Bekanntermaßen fielen dem War on Terror weit über eine Million Menschen zum Opfer und die Zahl der Terrororganisationen wuchs sprunghaft an. Der Afghanistan-Krieg geht in das 14. Jahr, die Taliban sind wieder auf dem Vormarsch und die Bundeswehr musste erst dieser Tage ihr Mandat aufstocken und weitere Soldaten an den Hindukusch abkommandieren.
Bereits einen Tag nach dem 9/11 hat die NATO erstmalig in ihrer Geschichte den Bündnisfall ausgerufen. Im Artikel 5 derNATO-Charta ist geregelt, dass »... ein bewaffneter Angriff gegen einen oder mehrere (...) als ein Angriff gegen sie alle angesehen wird; sie vereinbaren daher, dass im Falle eines solchen bewaffneten Angriffs« Beistand geleistet werden muss.
Der Bündnisfall ist damit gemäß der NATO-Charta eindeutig eingetreten.
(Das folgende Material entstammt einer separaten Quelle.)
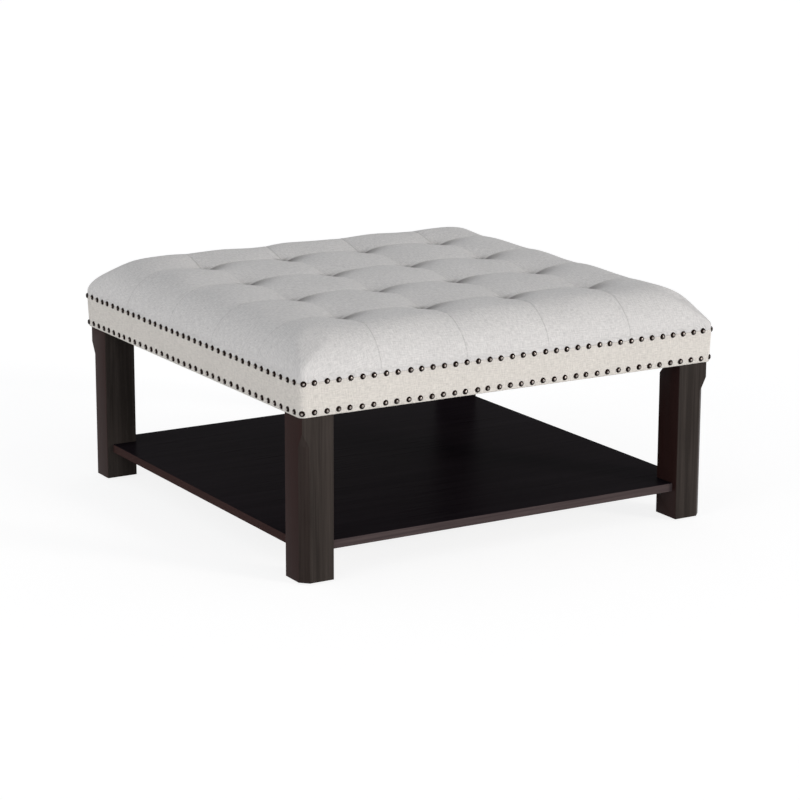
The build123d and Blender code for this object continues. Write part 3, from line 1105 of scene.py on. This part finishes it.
    def gathered(self, x: np.ndarray, y: np.ndarray) -> np.ndarray:
        """Where the cloth is bunched into a seam or a pull, or lies in a pull's lee, and is darker for it.

        Args:
            x: Grid places along X.
            y: Grid places along Y.

        Returns:
            A share from 0 to 1.
        """
        shade = np.zeros_like(x)
        for along, across, dark in zip((x, y), (y, x), self.seam_shade):
            shade += dark * self.outer(across, self.seam_start) * bell(self.away(along), self.seam_line)
        ring, length = self.nip_reach
        for pull_x, pull_y in self.pulls():
            aside, behind = x - pull_x, y - pull_y
            around = bell(np.hypot(aside, behind), ring)
            down = bell(aside, self.nip_width) * bell(behind, length)
            down = down * smooth_step((self.nip_end - behind) / self.nip_end)
            slit = bell(behind - self.slit_behind, self.slit_width) * bell(aside + self.slit_aside, ring)
            lee = smooth_step(aside / self.lee_start) * smooth_step((self.nip_end - behind) / self.lee_end)
            lee = lee * bell(aside, self.lee_reach[0]) * bell(behind, self.lee_reach[1])
            shade += down + slit + self.nip_ring * around + lee
        return np.clip(shade, 0, 1)

    def swell(self, x: np.ndarray, y: np.ndarray) -> np.ndarray:
        """Broad unevenness of the wadding.

        Args:
            x: Grid places along X.
            y: Grid places along Y.

        Returns:
            Its height.
        """
        draw = np.random.default_rng(self.seed + 1)
        lift = np.zeros_like(x)
        for _ in range(self.swell_waves):
            angle, phase = draw.uniform(0, TURN, 2)
            wave = TURN / draw.uniform(*self.swell_length)
            lift += np.sin((x * math.cos(angle) + y * math.sin(angle)) * wave + phase)
        return lift * self.swell_height

    def formed(self, x: np.ndarray, y: np.ndarray) -> np.ndarray:
        """The cover as cut and tufted, before the wadding pushes.

        Args:
            x: Grid places along X.
            y: Grid places along Y.

        Returns:
            The points.
        """
        points, share = self.base(*self.drifted(x, y))
        depth = self.sunk(x, y, share) + self.creases(x, y) - self.swell(x, y) * share
        return points - self.normals(points) * depth[..., None]

    def held(self, x: np.ndarray, y: np.ndarray) -> np.ndarray:
        """How firmly the cloth is held: wholly at the pulls and the rim, partly along the folds.

        Args:
            x: Grid places along X.
            y: Grid places along Y.

        Returns:
            A share from 0 to 1.
        """
        away_x, away_y = self.away(x), self.away(y)
        seams = self.seam_hold[0] * bell(away_x, self.seam_grip)
        seams = seams + self.seam_hold[1] * bell(away_y, self.seam_grip)
        pulls = np.hypot(away_x, away_y) < self.pull_grip
        rim = np.maximum(np.abs(x), np.abs(y)) > self.half - self.rim_grip
        return np.where(pulls | rim, 1.0, seams)

    def pressed(self, start: np.ndarray, hold: np.ndarray) -> np.ndarray:
        """Simulates the cloth under the wadding's pressure.

        Args:
            start: A grid of points.
            hold: How firmly each is held.

        Returns:
            The points at the end.
        """
        faces = grid_faces(grid_numbers(len(start))).reshape(-1, 4).tolist()
        piece = Bench.from_arrays("settling_cloth", start.reshape(-1, 3), faces)
        group = piece.vertex_groups.new(name="held")
        for place, weight in enumerate(hold.ravel()):
            if weight > self.least_hold:
                group.add([place], float(weight), "REPLACE")
        cloth = piece.modifiers.new("cloth", "CLOTH")
        settings = {
            "vertex_group_mass": group.name, "quality": 5, "mass": 0.15, "tension_stiffness": 18,
            "compression_stiffness": 18, "shear_stiffness": 8, "bending_stiffness": 2.0,
            "use_pressure": True, "uniform_pressure_force": self.swell_force,
        }
        for key, value in settings.items():
            setattr(cloth.settings, key, value)
        cloth.settings.effector_weights.gravity = 0
        cloth.collision_settings.use_collision = False
        cloth.point_cache.frame_start = 1
        cloth.point_cache.frame_end = self.frames
        for number in range(1, self.frames + 1):
            bpy.context.scene.frame_set(number)
        Bench.pick(piece)
        bpy.ops.object.modifier_apply(modifier=cloth.name)
        ended = np.empty(start.size, np.float32)
        piece.data.vertices.foreach_get("co", ended)
        bpy.context.scene.frame_set(1)
        mesh = piece.data
        bpy.data.objects.remove(piece)
        bpy.data.meshes.remove(mesh)
        return ended.reshape(start.shape).astype(float)

    def settled(self, line: np.ndarray) -> np.ndarray:
        """Lets the wadding push the cloth out between its folds, on a rougher grid.

        Args:
            line: The fine grid's places along one side.

        Returns:
            How far every point of the fine grid moves.
        """
        few = replace(
            self, coarse=self.rough_coarse, fine=self.rough_fine, border_steps=self.rough_steps
        ).lines()
        x, y = np.meshgrid(few, few, indexing="ij")
        start = self.formed(x, y)
        moved = self.pressed(start, self.held(x, y)) - start
        reach = np.linalg.norm(moved, axis=-1, keepdims=True)
        most, mean = reach.max() * 1000, reach.mean() * 1000
        LOG.info("wadding swells by up to %.1f mm, %.1f mm on average", most, mean)
        moved *= self.swell_cap * np.tanh(reach / self.swell_cap) / np.maximum(reach, TINY)
        outward = np.maximum(np.abs(x), np.abs(y)) - self.half + self.border
        over = smooth_step(outward / self.side_reach)
        moved *= (1 - (1 - self.border_swell) * over)[..., None]
        return between(between(moved, few, line).swapaxes(0, 1), few, line).swapaxes(0, 1)

    def rings(self) -> list[tuple[float, float, float]]:
        """The edges below the grid: down to the joint, under the hem and up round the foam's hollow.

        Returns:
            Each ring's inset, corner radius and height.
        """
        foot = self.joint + self.hem_lift
        outside = [(0.0, self.joint + rise) for rise in self.skirt_rises]
        turned_in = [(self.hem_ease, foot), (self.hem, foot), (self.hem, self.deck_top)]
        hollow = [
            (self.foam_inset, self.deck_top),
            (self.foam_inset, self.foam_top - self.foam_chamfer),
            (self.foam_inset + self.foam_chamfer, self.foam_top),
        ]
        wall = [(inset, self.corner_radius - inset, z) for inset, z in outside + turned_in]
        return wall + [(inset, self.foam_corner - inset, z) for inset, z in hollow]

    def ring(self, plan: np.ndarray, inset: float, radius: float) -> np.ndarray:
        """Moves the rim to a smaller rounded square.

        Args:
            plan: The rim's grid places.
            inset: How far in the ring lies.
            radius: Its corner radius.

        Returns:
            The ring's places.
        """
        away = self.half - np.abs(plan)
        far = away.max(1)
        angle = math.pi / 4 * np.clip(1 - far / radius, 0, 1)
        turned = far < radius
        straight = (far - radius) * (self.half - inset - radius) / (self.half - radius)
        new_near = np.where(turned, inset + radius * (1 - np.cos(angle)), inset)
        new_far = np.where(turned, inset + radius * (1 - np.sin(angle)), inset + radius + straight)
        x_is_near = (away[:, 0] <= away[:, 1])[:, None]
        moved = np.where(x_is_near, np.stack([new_near, new_far], -1), np.stack([new_far, new_near], -1))
        return np.sign(plan) * (self.half - moved)

    @staticmethod
    def run(points: np.ndarray, axis: int) -> np.ndarray:
        """Length along the cloth from the grid's middle line.

        Args:
            points: The grid's points.
            axis: The way of the grid that is followed.

        Returns:
            One length per point.
        """
        step = np.linalg.norm(np.diff(points, axis=axis), axis=-1)
        run = np.concatenate([np.zeros_like(np.take(step, [0], axis)), np.cumsum(step, axis)], axis)
        return run - np.take(run, [run.shape[axis] // 2], axis)

    def build(self, finish: bpy.types.Material) -> bpy.types.Object:
        """Makes the cover.

        Args:
            finish: The cloth.

        Returns:
            The piece.
        """
        line = self.lines()
        x, y = np.meshgrid(line, line, indexing="ij")
        points = self.formed(x, y)
        points = points + self.settled(line)
        points[..., :2] += np.stack(self.closed(x, y), -1)
        cloth = np.stack([self.run(points, 0), self.run(points, 1)], -1).reshape(-1, 2)
        number = grid_numbers(len(line))
        rim = np.concatenate([number[:-1, 0], number[-1, :-1], number[:0:-1, -1], number[0, :0:-1]])
        plan = np.stack([x.ravel()[rim], y.ravel()[rim]], -1)
        rows, maps = [points.reshape(-1, 3)], [cloth]
        sides = grid_faces(number).reshape(-1, 4).tolist()
        last, total = rim, number.size
        for inset, radius, height in self.rings():
            rows.append(np.column_stack([self.ring(plan, inset, radius), np.full(len(rim), height)]))
            maps.append(cloth[rim])
            new = np.arange(total, total + len(rim))
            sides += np.stack([last, new, np.roll(new, -1), np.roll(last, -1)], -1).tolist()
            last = new
            total += len(rim)
        sides.append(last.tolist())
        piece = Bench.from_arrays("cushion_linen", np.concatenate(rows), sides)
        Bench.lay_cloth(piece, np.concatenate(maps))
        shade = np.concatenate([self.gathered(x, y).ravel(), np.zeros(total - number.size)])
        Bench.paint(piece, FOLD_MAP, shade)
        Bench.face_out(piece)
        Bench.shade(piece, self.smooth)
        Bench.hand_in(piece, finish, "cushion_linen", ["cushion_cover"])
        return piece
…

NATO-Generalsekretär Stoltenberg hat der französischen Regierung bereits in der Nacht um 0.49 Uhr den Einsatz des Militärbündnisses angeboten.
Sollte Hollande auf der Ausrufung des Bündnisfalls bestehen, könnte ihm dies kein Mitgliedsland verwehren. Die Bundeswehr würde dadurch direkt in die syrisch-irakische Todesregion gezogen werden.